QN Block Sparse DMRG, With Sparse MPO, Comparison

Finally, we benchmark block-sparse DMRG calculations with the Hamiltonian MPO taken to be as sparse as possible. This can be accomplished in ITensor by calling H = splitblocks(linkinds, H) on the MPO before starting the DMRG calculation, and is the default behavior of TeNPy.

By comparing to the previous results, we can see that making the MPO as sparse as possible speeds up both codes significantly, with the ITensor implementation now outperforming TeNPy by about $10\%$ for the largest bond dimension studied. We believe the reason for this difference is that, based on recent optimizations we have performed that significantly improved the above results, the latest version of ITensor now has rather low overhead in managing the extra details and side computations required for block-sparse tensor operations. Another conclusion from the above study is that the significantly better performance obtained from a maximally sparse MPO suggests it would be good default setting for ITensor going forward.

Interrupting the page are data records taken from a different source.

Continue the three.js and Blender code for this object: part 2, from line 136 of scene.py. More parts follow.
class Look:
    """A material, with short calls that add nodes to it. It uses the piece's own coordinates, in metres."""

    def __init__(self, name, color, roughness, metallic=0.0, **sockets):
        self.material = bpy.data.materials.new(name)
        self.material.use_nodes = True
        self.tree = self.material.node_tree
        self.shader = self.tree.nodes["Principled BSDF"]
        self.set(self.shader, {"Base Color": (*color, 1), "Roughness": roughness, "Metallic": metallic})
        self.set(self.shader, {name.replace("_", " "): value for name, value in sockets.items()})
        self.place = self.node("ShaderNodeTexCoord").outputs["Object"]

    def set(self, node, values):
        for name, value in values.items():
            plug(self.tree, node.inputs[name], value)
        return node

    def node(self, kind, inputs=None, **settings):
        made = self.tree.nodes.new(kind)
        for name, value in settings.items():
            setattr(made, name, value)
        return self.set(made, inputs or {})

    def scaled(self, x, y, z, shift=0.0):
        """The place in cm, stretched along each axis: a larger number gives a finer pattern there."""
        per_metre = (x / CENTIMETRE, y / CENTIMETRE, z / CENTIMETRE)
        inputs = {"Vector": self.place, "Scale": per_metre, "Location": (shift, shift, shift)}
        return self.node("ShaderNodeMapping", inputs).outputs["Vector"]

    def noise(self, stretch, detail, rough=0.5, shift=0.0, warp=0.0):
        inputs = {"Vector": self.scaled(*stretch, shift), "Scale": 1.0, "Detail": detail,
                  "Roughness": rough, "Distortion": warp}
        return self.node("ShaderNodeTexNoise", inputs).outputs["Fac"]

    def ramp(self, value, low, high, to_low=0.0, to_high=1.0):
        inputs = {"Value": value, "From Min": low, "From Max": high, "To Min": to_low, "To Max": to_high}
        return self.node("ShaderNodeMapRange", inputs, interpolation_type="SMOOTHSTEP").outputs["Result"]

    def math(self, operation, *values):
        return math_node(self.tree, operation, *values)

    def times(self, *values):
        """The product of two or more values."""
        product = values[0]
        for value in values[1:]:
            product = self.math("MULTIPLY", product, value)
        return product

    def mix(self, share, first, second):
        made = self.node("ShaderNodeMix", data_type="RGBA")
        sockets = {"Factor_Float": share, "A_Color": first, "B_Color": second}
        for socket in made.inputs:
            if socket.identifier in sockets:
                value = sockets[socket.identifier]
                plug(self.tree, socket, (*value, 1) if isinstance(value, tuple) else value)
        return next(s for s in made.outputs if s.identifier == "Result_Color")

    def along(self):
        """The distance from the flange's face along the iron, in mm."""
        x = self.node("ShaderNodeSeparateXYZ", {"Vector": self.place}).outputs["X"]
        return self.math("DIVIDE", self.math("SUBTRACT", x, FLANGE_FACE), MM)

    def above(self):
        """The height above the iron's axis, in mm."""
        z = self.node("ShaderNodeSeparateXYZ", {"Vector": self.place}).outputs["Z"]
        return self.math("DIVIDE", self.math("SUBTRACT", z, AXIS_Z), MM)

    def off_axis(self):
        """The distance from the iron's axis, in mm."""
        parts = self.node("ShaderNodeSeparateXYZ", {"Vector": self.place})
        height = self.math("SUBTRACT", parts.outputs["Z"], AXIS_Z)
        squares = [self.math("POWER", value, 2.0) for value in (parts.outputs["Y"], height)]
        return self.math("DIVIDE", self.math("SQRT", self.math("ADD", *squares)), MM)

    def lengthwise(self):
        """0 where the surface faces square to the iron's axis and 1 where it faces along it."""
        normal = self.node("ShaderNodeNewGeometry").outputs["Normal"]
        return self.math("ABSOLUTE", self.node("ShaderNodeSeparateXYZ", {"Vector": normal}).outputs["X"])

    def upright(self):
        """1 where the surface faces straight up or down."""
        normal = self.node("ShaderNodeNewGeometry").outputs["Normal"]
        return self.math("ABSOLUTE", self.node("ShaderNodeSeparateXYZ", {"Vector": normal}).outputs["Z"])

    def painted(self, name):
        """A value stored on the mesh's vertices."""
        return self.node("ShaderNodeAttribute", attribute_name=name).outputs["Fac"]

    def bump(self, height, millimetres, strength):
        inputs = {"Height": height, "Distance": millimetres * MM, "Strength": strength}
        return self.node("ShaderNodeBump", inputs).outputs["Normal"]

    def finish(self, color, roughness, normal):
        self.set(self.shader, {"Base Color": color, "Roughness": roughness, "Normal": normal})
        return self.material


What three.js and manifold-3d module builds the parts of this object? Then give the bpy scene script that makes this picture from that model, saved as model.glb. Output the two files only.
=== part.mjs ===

Codes Used for the Benchmarks

We have provided the codes used to produce the above benchmarks at this link.

Note that when running these codes, it is crucial that the Python NumPy implementation uses the same BLAS backend as the ITensor Julia setup. As mentioned, for the benchmarks presented above, we used Intel MKL as the BLAS for both codes.

Some notes on using the codes:

  • the TeNPy codes can be run on the command line as follows:
    • python densempo_tenpy_1d_dmrg.py 100 will use a maximum MPS bond dimension of 100 and not conserve quantum numbers
    • python densempo_tenpy_1d_dmrg.py 200 cons_Sz will use a maximum MPS bond dimension of 200 and conserve quantum numbers
  • for the non-quantum-number (dense tensor) case, there should be no difference between the two TeNPy codes
  • the sparsempo_tenpy_1d_dmrg.py code is the default behavior of TeNPy in terms of the MPO used. The densempo_tenpy_1d_dmrg.py sets up the MPO in a way more similar to the default behavior of ITensors.jl as of version 0.2.26.
  • the ITensor code can be run by include'ing it in the Julia REPL (Julia command line) then calling the run function and passing the various named arguments.